Food Summit Ends With Mixed Reviews:
Attendees Complain of Focus on Biotech Products instead of Water
By THE ASSOCIATED PRESS 6/13/2002


ROME (AP) -- The U.N. Food Summit ended Thursday with organizers defending the event's relevance while advocacy groups said it failed to make headway in the fight against hunger.

Jacques Diouf, director-general of the U.N. Food and Agriculture Organization, said the summit had achieved concrete goals in accelerating efforts to feed the world's hungry and had attracted a record number of participants.

He ticked off figures of those who did attend: 6,613 participants, 74 heads of state or government, 181 countries represented, 1,000 organizations. U.N. officials had refused to give out the figures all week, amid criticism that Western leaders had snubbed the event.
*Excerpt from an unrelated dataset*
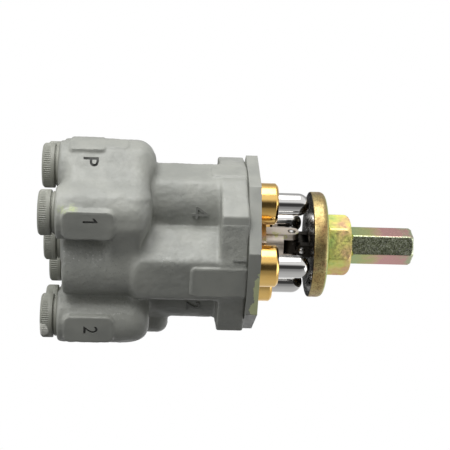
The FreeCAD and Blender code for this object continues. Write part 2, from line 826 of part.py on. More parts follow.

Diouf acknowledged in an interview that the absence of all but two leaders of the industrialized world ``sends the wrong signal. Because again, human relations is not only about numbers and figures. It is about psychology.''

Nevertheless, he defended the summit's outcome at a press conference, saying: ``We unanimously adopted a declaration with participation of all world countries who agreed about what has to be done. So how can it be said that this summit served no purpose?''

He was responding to comments by the head of Britain's development department, Clare Short, that she wasn't even sending a minister because she didn't think the summit would accomplish anything.

Advocates of the poor, environmental and farmers' groups also called the summit useless, saying the outcome favored the interests of U.S. biotech corporations, and not the world's hungry.

Delegates pledged to accelerate efforts to bring the number of people without enough to eat from 800 million to 400 million by 2015.

That goal was set in 1996, and while there have been some gains, the total number of hungry people remains the same because of the growth of the world's population.

Delegates promised to step up efforts to meet the 1996 goal and went a small step further, calling for the creation of a voluntary set of guidelines that recognizes the right to food for the world's 6 billion people.

Non-governmental organizations attending a parallel food conference said the outcome wasn't enough. In a statement, they rejected a final document that ``compounds the error of 'more of the same failed same medicine' with destructive prescriptions that will make the situation even worse.''

They singled out a call for advancement in biotech research, which many said erodes biological diversity in favor of high-yield varieties of seeds being pushed by U.S. biotech corporations.

Diouf himself said he thought biotech's role in ending world hunger was ``marginal'' and that the more important issue was getting enough water to the world's farmers.